If Disenchantment is a self-conscious pastiche of the wondrous yet brutal worlds of some of the more recent fantasy outings (Game of Thrones springs to mind), surely it would be best suited to following the tropes of these genres to their ludicrous extremes, or else subverting the grisly violence or powerful magic with a more self-referential twist? There’s always a hint of something dangerous or dark, but Dreamland never quite goes the full kahuna to give anything its due.
Perhaps the most frustrating aspect of Disenchantment is the fact that it isn’t terrible. If Groening’s latest were truly dreadful, most of us would simply let it die and dig into the rest of Netflix’s extensive back catalogue, but there’s always just enough there to keep the viewer interested on the promise of a plot that actually starts going somewhere, or a gag that reminds us of those other shows we really did love.
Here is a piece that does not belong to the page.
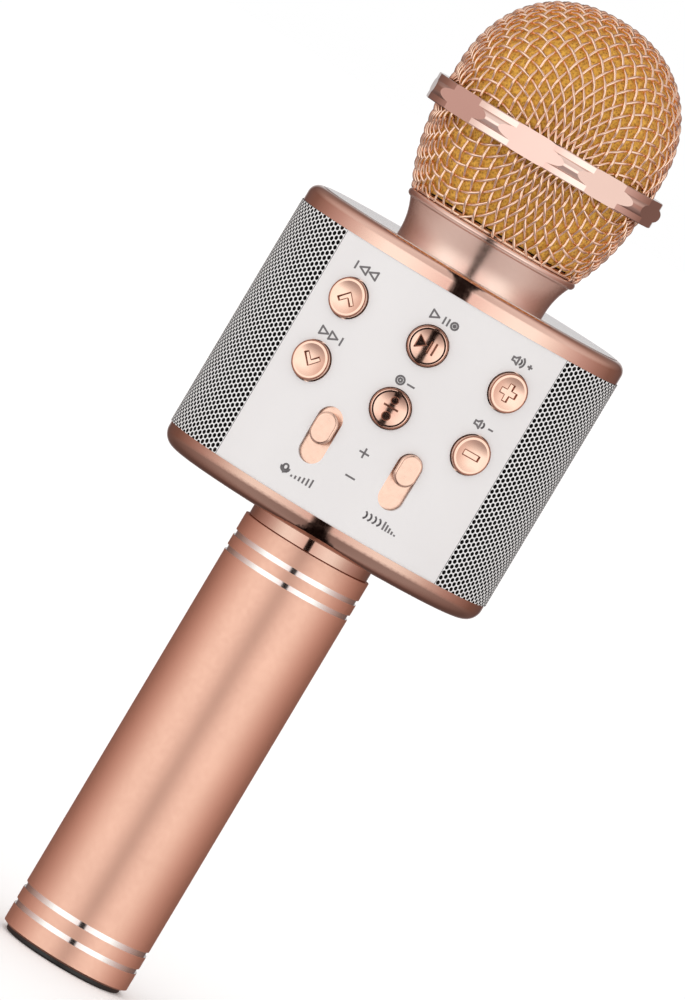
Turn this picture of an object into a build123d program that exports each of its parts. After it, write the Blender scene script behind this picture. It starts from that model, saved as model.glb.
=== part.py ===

The fantasy caper is like a badly-tuned rediffusion TV stuck on Channel 4, showing flashes of something good but always cutting in and out or else drowning proceedings in obscurifying static. Disenchantment pulled me back for its Fourth Season, the endless allure of what has turned into a mystifying misfire too much for me to resist. The show could have been so much more than what it is, but its endless mediocrity still holds sway over me. Until it eventually flourishes, if it ever does, it will continue to live rent-free inside my head.